Stored dataset items:
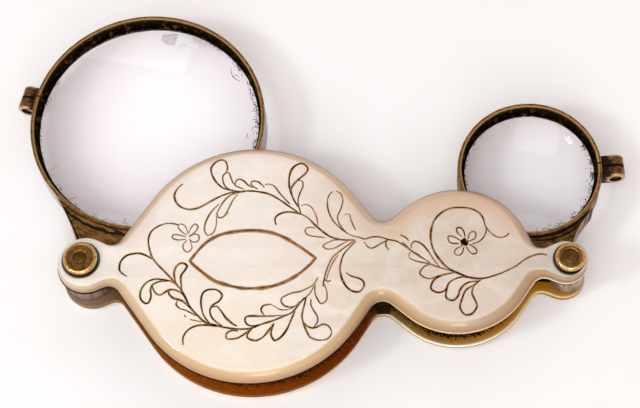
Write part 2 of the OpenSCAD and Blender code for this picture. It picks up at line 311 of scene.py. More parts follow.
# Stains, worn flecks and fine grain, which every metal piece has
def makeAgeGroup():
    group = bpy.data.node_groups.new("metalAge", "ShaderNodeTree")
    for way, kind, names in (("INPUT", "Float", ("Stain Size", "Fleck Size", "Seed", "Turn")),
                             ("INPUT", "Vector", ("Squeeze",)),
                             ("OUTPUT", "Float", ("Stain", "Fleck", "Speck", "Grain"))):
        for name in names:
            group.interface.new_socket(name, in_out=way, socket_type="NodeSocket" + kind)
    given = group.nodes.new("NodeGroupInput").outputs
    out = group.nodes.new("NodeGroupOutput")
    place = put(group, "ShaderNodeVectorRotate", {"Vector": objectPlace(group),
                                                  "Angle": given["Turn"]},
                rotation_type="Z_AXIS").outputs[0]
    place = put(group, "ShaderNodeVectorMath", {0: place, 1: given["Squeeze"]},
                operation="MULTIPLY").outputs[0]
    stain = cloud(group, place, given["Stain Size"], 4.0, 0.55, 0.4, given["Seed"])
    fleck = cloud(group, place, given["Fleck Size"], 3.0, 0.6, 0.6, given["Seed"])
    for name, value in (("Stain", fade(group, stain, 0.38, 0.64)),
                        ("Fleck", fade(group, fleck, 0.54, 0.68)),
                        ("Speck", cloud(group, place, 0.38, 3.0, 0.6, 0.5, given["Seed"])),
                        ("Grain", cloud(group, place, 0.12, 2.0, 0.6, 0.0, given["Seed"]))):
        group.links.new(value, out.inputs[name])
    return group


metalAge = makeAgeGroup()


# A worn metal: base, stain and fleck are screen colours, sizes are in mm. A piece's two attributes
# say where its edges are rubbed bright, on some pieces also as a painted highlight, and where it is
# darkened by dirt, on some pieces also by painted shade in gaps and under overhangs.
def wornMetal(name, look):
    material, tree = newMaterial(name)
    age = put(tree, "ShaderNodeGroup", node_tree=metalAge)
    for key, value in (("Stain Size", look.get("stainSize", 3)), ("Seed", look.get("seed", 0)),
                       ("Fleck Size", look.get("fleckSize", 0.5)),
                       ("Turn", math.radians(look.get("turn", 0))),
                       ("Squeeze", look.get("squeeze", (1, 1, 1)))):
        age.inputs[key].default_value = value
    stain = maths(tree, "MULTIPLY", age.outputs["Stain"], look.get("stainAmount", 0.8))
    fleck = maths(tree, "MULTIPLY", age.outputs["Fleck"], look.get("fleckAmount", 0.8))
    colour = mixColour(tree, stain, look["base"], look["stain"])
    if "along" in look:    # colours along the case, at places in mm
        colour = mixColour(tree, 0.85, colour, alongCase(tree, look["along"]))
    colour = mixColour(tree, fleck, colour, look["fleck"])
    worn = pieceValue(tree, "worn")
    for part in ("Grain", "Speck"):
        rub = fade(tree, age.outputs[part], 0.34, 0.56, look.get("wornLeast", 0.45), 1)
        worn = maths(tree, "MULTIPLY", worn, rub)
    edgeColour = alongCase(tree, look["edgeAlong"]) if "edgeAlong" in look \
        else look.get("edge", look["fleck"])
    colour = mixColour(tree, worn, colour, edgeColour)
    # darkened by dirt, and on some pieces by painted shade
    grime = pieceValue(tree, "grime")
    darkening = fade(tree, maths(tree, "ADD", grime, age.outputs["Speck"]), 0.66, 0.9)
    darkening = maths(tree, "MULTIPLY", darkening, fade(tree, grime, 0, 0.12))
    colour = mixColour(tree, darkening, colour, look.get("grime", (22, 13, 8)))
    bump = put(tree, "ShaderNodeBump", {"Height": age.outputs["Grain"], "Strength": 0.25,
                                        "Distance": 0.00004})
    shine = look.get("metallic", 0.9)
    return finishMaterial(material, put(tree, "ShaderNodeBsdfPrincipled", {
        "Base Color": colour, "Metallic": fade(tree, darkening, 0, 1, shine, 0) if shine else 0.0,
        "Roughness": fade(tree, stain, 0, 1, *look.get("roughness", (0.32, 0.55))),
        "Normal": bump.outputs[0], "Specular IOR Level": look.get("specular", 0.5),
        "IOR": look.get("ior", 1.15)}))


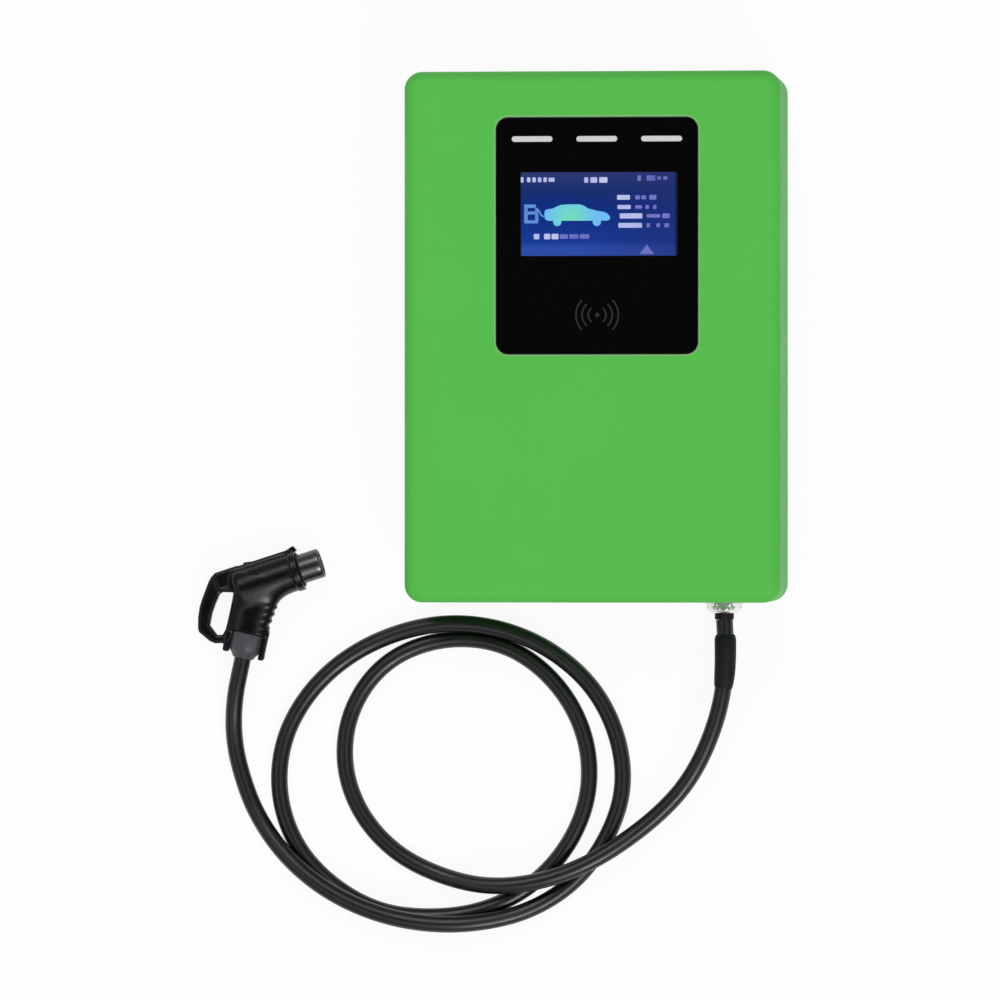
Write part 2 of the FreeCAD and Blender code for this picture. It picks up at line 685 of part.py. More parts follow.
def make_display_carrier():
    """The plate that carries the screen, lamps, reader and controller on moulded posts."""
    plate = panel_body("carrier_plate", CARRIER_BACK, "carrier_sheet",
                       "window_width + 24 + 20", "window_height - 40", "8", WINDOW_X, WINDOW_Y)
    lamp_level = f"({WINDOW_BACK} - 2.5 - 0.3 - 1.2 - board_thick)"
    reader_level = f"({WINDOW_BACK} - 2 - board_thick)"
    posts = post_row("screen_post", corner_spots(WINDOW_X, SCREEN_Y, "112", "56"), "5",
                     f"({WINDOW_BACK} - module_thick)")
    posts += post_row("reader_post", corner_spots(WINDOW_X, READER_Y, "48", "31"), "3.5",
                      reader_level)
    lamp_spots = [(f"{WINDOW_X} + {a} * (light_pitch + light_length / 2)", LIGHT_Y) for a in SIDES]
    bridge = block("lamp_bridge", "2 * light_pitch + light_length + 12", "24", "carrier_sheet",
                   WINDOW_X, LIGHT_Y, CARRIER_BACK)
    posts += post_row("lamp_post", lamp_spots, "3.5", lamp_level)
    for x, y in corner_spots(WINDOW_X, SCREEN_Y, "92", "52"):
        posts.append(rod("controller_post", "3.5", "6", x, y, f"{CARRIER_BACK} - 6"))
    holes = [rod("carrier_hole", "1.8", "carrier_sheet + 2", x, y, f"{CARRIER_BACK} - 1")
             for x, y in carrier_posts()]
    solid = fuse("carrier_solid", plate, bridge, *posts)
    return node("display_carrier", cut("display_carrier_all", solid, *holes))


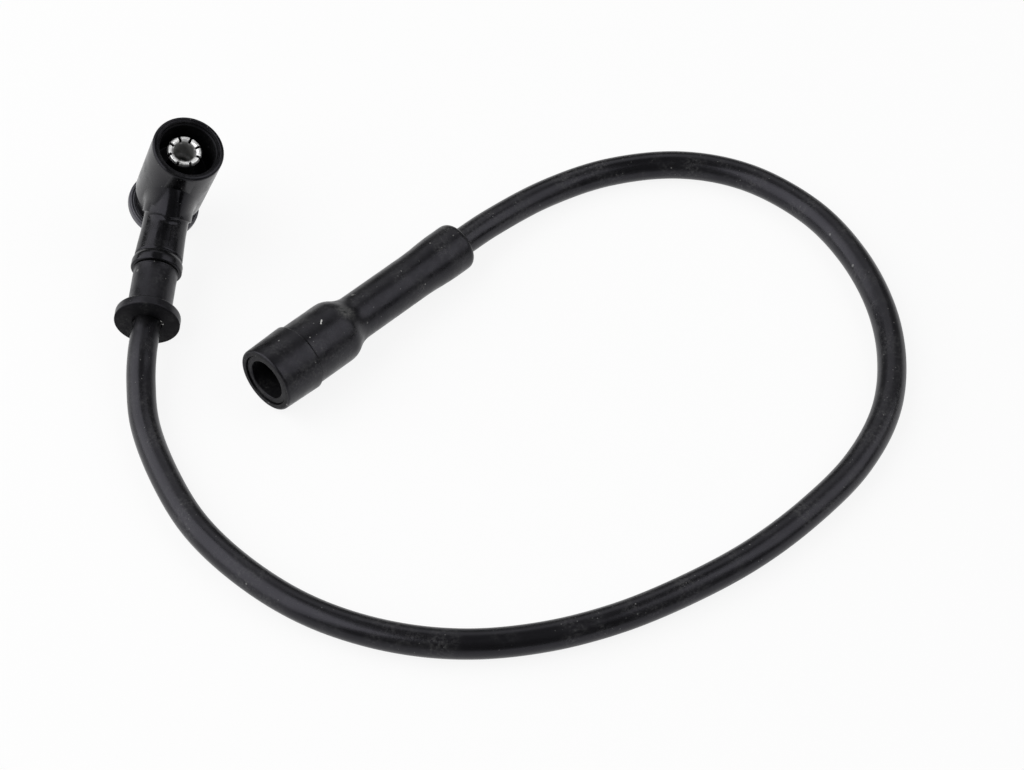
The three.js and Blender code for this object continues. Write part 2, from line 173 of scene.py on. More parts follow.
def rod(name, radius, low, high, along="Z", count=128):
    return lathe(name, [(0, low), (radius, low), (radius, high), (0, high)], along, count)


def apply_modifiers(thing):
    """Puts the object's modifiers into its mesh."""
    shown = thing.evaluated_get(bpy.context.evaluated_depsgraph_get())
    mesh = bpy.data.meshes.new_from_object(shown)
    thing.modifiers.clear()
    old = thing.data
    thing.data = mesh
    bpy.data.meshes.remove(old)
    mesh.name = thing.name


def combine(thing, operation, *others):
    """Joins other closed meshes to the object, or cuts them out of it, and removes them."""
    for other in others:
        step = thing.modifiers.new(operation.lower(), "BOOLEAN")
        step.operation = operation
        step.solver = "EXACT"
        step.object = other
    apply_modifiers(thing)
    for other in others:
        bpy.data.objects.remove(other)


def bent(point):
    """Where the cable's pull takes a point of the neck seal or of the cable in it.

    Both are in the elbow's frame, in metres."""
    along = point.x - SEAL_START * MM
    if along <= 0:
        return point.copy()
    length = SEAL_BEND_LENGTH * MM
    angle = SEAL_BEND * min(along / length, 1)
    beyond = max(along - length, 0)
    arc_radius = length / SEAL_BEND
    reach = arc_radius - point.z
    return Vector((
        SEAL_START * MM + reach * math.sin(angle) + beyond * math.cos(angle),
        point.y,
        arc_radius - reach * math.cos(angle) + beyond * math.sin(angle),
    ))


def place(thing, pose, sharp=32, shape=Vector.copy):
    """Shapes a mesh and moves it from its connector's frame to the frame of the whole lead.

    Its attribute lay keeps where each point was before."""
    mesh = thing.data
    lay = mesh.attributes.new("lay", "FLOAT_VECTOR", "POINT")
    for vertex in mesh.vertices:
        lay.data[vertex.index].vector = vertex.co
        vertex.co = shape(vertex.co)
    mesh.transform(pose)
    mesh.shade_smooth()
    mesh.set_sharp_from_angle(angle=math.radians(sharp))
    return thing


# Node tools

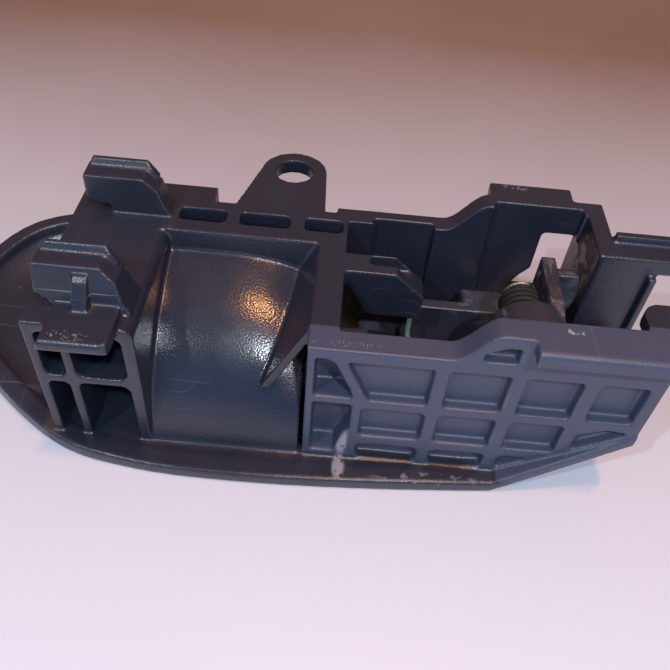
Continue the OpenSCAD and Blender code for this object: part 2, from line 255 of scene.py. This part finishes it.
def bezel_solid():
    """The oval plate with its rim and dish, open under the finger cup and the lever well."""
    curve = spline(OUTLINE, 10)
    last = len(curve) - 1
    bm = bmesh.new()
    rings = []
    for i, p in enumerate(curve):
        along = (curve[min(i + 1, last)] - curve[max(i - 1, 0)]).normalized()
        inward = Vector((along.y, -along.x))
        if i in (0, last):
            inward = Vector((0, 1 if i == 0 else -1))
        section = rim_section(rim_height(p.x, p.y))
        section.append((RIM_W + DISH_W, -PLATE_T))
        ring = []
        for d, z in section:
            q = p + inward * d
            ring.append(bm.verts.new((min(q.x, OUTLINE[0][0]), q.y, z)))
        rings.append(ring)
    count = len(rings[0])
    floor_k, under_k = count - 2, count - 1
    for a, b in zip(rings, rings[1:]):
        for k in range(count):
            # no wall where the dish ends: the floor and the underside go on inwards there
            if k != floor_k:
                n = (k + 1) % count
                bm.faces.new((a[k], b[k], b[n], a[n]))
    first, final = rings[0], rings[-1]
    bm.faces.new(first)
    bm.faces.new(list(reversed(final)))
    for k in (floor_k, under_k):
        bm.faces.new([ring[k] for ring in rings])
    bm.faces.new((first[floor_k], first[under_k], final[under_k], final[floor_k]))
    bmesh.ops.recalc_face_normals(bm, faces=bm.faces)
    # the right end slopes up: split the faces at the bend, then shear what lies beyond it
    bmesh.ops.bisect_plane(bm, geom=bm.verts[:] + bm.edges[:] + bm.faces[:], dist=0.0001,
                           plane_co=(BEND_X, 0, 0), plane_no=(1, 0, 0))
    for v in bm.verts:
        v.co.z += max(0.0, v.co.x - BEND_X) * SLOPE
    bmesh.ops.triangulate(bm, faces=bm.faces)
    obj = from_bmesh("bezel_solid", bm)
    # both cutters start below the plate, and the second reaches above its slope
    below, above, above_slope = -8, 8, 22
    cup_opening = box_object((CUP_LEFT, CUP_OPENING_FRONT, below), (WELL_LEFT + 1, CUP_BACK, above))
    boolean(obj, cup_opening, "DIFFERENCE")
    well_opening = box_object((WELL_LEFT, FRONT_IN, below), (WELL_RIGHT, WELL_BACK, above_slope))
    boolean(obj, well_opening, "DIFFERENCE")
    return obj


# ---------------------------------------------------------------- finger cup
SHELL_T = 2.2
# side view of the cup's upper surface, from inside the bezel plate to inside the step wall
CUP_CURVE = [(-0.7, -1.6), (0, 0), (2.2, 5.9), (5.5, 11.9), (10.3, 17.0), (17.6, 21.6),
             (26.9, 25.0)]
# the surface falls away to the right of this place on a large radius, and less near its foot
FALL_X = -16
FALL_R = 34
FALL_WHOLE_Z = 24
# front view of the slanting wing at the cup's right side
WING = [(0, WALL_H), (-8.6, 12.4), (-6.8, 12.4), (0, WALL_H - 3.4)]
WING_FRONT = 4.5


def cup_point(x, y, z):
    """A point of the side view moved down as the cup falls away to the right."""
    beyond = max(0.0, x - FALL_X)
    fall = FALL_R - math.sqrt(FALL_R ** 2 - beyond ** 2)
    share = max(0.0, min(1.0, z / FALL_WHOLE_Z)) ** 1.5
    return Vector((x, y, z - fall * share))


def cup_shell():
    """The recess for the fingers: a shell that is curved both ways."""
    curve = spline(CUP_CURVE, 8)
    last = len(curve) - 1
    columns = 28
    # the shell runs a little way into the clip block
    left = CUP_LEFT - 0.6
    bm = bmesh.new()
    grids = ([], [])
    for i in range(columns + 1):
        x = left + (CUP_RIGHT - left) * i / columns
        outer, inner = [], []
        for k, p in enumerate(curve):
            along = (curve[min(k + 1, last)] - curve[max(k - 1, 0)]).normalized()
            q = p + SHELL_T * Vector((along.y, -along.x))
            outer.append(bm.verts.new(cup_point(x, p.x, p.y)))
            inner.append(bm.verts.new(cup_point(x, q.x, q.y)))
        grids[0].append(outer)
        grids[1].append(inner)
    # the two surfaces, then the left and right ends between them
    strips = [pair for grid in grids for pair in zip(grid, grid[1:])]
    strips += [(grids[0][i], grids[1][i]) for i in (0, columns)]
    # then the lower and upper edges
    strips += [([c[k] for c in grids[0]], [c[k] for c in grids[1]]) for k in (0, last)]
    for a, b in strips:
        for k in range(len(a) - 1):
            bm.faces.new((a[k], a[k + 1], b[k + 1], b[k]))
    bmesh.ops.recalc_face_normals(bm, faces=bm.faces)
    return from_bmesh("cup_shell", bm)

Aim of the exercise
Retype, in the same exact form, the lines of the material above from the line holding "The three.js and" through the line holding "mesh.name = thing.name".

Result
The three.js and Blender code for this object continues. Write part 2, from line 173 of scene.py on. More parts follow.
def rod(name, radius, low, high, along="Z", count=128):
    return lathe(name, [(0, low), (radius, low), (radius, high), (0, high)], along, count)


def apply_modifiers(thing):
    """Puts the object's modifiers into its mesh."""
    shown = thing.evaluated_get(bpy.context.evaluated_depsgraph_get())
    mesh = bpy.data.meshes.new_from_object(shown)
    thing.modifiers.clear()
    old = thing.data
    thing.data = mesh
    bpy.data.meshes.remove(old)
    mesh.name = thing.name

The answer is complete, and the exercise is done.